--- START OF Data ---

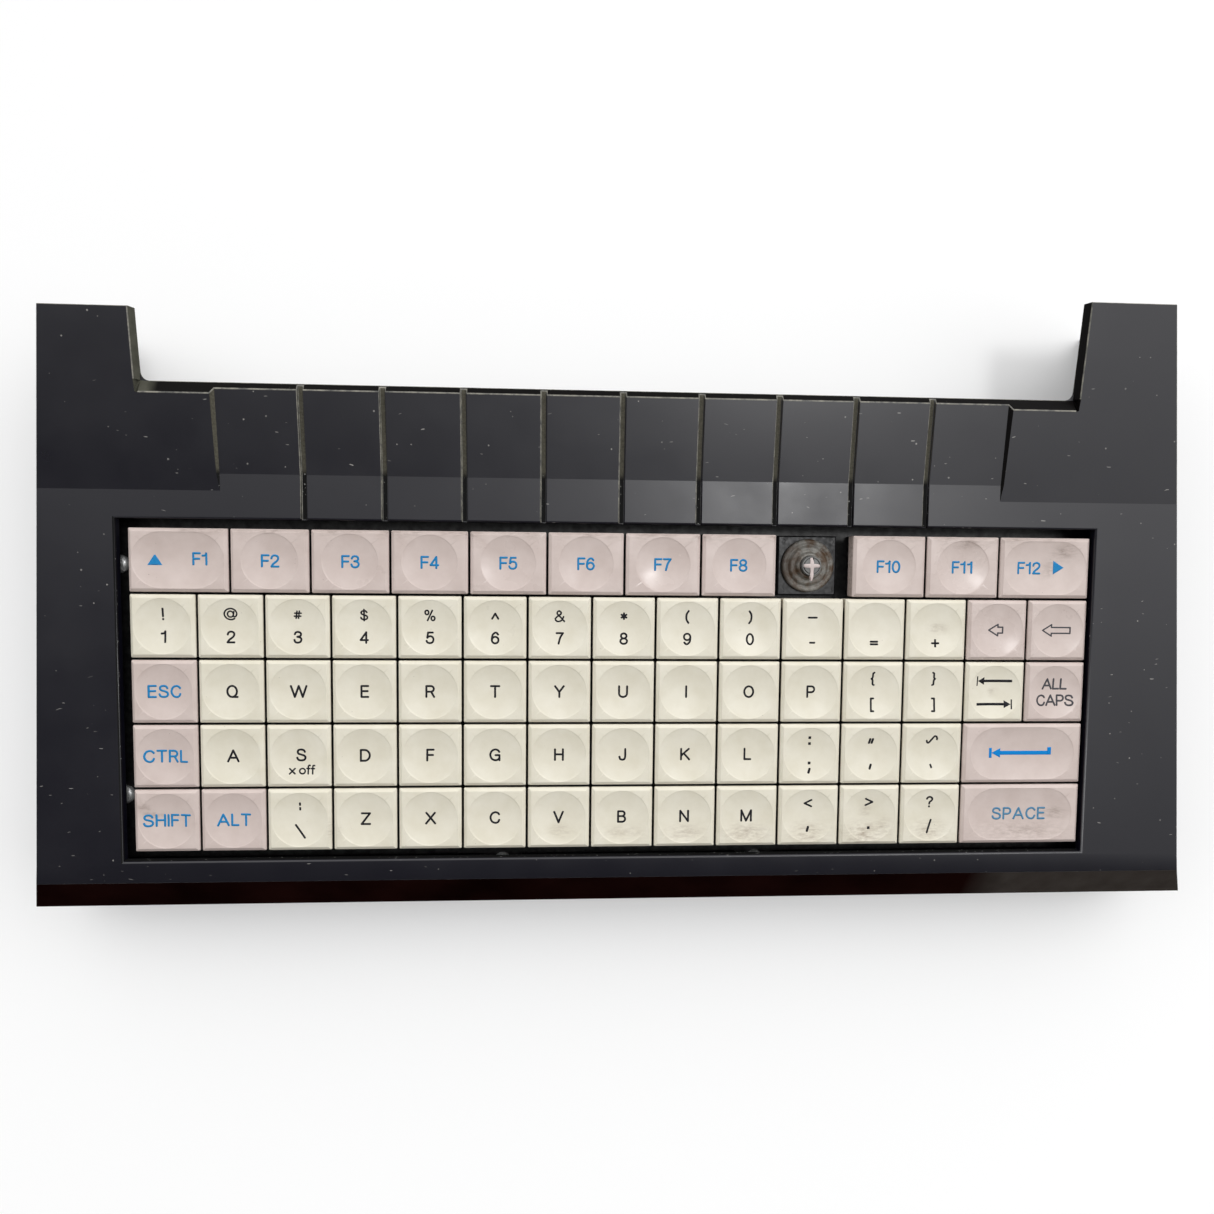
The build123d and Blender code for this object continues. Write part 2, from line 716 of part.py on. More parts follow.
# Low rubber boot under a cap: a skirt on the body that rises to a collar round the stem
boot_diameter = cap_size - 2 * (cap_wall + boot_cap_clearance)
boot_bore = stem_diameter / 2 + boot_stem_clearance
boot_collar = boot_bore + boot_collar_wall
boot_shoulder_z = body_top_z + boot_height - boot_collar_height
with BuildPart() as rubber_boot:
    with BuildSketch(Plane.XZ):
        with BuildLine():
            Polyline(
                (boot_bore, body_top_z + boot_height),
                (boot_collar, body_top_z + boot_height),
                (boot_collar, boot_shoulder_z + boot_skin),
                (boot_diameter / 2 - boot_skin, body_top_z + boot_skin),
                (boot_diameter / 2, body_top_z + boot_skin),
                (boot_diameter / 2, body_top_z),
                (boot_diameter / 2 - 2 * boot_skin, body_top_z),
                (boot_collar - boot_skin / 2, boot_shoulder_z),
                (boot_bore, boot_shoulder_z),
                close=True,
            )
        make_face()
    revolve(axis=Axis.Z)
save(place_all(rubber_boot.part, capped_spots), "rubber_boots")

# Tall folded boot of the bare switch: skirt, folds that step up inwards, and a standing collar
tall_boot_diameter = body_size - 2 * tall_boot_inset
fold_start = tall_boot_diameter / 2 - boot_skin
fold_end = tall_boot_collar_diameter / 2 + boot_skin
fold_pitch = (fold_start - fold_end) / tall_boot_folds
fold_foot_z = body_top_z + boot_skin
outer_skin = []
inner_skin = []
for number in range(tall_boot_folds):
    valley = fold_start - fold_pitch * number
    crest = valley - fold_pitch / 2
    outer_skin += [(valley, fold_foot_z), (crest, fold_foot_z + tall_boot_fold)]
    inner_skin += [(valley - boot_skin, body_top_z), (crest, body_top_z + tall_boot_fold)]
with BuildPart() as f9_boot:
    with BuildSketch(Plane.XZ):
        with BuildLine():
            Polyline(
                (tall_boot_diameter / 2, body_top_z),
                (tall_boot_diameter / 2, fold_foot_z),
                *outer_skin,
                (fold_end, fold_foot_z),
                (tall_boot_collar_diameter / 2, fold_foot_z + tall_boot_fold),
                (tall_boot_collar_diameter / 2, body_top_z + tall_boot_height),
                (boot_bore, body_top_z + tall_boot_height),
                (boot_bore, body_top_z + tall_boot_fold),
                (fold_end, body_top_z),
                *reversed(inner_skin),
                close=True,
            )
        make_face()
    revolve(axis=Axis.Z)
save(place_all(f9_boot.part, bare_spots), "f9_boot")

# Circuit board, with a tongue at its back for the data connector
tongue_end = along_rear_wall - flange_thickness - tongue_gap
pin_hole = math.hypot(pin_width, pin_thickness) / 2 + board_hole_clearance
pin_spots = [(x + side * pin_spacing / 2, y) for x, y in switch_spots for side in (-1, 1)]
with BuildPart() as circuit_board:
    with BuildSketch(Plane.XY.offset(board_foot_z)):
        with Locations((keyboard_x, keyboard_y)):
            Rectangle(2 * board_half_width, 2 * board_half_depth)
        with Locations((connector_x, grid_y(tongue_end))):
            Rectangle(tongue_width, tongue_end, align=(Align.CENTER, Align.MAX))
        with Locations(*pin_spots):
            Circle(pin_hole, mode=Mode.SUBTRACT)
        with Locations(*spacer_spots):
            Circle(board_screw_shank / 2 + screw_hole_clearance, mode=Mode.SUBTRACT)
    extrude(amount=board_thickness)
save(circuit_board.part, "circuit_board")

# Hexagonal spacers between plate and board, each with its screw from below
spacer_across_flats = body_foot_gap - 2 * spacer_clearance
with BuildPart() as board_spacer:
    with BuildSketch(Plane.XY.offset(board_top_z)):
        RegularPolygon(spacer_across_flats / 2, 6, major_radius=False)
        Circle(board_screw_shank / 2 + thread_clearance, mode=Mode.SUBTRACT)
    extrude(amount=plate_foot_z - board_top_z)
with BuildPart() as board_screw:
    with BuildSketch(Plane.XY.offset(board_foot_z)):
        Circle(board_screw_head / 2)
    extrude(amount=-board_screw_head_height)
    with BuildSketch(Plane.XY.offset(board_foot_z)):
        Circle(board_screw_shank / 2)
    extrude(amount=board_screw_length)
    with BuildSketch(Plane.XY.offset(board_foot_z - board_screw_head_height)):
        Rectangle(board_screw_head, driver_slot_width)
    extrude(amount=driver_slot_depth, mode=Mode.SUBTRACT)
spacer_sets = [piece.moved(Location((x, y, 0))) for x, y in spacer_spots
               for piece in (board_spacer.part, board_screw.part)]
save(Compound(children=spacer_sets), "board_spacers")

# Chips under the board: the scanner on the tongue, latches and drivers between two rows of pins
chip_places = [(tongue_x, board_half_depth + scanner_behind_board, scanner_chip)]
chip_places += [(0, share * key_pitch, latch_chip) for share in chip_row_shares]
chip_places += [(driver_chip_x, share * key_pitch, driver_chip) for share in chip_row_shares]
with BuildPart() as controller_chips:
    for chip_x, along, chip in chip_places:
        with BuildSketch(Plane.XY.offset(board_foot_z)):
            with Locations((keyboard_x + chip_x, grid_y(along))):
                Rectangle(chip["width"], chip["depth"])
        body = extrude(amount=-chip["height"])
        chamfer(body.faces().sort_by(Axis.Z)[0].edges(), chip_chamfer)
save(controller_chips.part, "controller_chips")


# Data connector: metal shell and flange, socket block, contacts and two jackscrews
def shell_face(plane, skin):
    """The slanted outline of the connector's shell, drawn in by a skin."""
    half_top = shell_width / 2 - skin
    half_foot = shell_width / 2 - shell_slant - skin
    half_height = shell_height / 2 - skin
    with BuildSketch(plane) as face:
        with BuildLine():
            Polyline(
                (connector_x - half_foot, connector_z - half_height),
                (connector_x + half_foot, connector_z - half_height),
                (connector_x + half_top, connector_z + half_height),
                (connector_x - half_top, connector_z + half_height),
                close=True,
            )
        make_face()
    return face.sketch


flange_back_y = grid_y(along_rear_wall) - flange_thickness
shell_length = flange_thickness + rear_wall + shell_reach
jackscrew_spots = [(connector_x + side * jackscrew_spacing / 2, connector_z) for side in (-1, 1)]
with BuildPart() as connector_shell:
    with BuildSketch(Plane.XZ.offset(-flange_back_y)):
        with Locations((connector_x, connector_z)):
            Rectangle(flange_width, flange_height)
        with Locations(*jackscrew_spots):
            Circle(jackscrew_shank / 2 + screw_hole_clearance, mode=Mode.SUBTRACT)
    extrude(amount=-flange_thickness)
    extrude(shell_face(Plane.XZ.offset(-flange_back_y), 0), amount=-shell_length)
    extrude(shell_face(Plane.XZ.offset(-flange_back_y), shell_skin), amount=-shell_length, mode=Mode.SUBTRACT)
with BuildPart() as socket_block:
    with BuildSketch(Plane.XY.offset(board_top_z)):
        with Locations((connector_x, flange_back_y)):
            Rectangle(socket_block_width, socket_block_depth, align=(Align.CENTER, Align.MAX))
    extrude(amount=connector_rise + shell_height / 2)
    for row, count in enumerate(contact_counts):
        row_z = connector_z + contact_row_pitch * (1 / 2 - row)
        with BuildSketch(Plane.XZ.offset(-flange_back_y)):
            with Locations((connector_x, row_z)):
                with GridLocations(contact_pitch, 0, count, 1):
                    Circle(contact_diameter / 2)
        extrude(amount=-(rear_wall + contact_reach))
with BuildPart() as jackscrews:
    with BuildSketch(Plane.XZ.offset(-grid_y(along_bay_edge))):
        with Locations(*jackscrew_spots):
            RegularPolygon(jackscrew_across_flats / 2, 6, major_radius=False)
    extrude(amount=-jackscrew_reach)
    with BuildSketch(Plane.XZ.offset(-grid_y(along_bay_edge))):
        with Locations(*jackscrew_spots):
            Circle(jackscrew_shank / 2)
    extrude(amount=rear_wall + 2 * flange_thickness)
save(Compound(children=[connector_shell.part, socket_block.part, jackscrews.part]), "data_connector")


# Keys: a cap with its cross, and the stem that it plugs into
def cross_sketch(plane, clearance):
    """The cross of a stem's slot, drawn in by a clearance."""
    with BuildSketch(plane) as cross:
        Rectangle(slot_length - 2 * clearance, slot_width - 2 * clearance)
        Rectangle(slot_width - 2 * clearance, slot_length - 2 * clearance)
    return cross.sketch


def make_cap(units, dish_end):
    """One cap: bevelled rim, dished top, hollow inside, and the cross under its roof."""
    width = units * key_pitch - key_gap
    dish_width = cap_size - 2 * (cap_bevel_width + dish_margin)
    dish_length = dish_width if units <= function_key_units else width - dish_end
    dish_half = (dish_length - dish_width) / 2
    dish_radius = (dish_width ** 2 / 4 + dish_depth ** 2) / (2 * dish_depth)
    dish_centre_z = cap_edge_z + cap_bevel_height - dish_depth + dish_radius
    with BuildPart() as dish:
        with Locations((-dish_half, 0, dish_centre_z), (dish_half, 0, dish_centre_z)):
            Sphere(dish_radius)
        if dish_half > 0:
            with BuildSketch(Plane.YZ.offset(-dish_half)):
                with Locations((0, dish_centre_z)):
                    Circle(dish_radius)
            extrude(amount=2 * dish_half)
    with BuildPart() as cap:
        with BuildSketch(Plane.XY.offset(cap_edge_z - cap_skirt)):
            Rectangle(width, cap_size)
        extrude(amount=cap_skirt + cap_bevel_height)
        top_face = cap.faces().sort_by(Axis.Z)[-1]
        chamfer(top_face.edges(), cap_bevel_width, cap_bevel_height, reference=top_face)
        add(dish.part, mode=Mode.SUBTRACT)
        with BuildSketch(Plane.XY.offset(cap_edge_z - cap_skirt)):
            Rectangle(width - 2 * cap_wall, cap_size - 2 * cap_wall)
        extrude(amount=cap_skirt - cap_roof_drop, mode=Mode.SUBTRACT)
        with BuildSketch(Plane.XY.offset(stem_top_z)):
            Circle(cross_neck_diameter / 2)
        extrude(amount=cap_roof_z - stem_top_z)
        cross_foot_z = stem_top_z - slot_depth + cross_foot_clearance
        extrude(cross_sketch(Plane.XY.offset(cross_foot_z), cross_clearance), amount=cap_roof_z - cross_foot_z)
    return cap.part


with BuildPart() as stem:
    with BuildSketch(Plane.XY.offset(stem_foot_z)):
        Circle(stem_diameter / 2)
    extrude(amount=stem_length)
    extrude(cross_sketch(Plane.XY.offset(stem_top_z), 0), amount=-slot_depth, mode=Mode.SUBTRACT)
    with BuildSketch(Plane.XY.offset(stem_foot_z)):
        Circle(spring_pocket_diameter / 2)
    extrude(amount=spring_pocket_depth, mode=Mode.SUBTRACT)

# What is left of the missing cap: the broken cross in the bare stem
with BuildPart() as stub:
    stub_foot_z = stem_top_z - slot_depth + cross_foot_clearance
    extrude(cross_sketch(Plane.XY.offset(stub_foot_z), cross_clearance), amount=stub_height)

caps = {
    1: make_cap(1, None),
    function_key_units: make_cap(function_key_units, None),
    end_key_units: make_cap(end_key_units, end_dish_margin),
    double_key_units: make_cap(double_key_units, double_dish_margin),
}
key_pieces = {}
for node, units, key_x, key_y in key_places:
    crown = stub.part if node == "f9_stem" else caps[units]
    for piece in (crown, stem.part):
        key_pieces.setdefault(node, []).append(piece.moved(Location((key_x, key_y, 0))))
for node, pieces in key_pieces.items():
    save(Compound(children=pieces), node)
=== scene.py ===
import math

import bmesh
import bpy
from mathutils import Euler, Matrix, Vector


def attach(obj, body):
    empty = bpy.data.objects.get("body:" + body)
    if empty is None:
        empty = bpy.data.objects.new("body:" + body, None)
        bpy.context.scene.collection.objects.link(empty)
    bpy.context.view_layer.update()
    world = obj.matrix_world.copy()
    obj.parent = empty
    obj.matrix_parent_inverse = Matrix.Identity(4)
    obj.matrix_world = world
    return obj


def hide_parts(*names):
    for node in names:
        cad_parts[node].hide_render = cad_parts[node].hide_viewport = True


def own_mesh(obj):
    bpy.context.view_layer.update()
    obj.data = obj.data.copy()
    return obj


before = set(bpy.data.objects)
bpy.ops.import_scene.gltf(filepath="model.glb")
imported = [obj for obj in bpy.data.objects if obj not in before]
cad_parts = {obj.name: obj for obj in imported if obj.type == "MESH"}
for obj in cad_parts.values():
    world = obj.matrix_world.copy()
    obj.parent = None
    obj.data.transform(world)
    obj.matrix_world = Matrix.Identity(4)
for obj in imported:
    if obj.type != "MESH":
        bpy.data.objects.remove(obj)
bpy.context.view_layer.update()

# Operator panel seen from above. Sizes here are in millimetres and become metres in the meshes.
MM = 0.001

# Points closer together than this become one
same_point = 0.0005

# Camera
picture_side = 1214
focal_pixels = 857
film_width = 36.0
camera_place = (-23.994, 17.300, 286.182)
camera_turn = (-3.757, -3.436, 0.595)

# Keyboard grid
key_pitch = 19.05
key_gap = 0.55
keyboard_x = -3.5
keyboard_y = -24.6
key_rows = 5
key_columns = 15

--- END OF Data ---

Each line from the line containing "# What is left" through the line containing "obj.data.transform(world)" is to be transcribed exactly, and no other line.

# What is left of the missing cap: the broken cross in the bare stem
with BuildPart() as stub:
    stub_foot_z = stem_top_z - slot_depth + cross_foot_clearance
    extrude(cross_sketch(Plane.XY.offset(stub_foot_z), cross_clearance), amount=stub_height)

caps = {
    1: make_cap(1, None),
    function_key_units: make_cap(function_key_units, None),
    end_key_units: make_cap(end_key_units, end_dish_margin),
    double_key_units: make_cap(double_key_units, double_dish_margin),
}
key_pieces = {}
for node, units, key_x, key_y in key_places:
    crown = stub.part if node == "f9_stem" else caps[units]
    for piece in (crown, stem.part):
        key_pieces.setdefault(node, []).append(piece.moved(Location((key_x, key_y, 0))))
for node, pieces in key_pieces.items():
    save(Compound(children=pieces), node)
=== scene.py ===
import math

import bmesh
import bpy
from mathutils import Euler, Matrix, Vector


def attach(obj, body):
    empty = bpy.data.objects.get("body:" + body)
    if empty is None:
        empty = bpy.data.objects.new("body:" + body, None)
        bpy.context.scene.collection.objects.link(empty)
    bpy.context.view_layer.update()
    world = obj.matrix_world.copy()
    obj.parent = empty
    obj.matrix_parent_inverse = Matrix.Identity(4)
    obj.matrix_world = world
    return obj


def hide_parts(*names):
    for node in names:
        cad_parts[node].hide_render = cad_parts[node].hide_viewport = True


def own_mesh(obj):
    bpy.context.view_layer.update()
    obj.data = obj.data.copy()
    return obj


before = set(bpy.data.objects)
bpy.ops.import_scene.gltf(filepath="model.glb")
imported = [obj for obj in bpy.data.objects if obj not in before]
cad_parts = {obj.name: obj for obj in imported if obj.type == "MESH"}
for obj in cad_parts.values():
    world = obj.matrix_world.copy()
    obj.parent = None
    obj.data.transform(world)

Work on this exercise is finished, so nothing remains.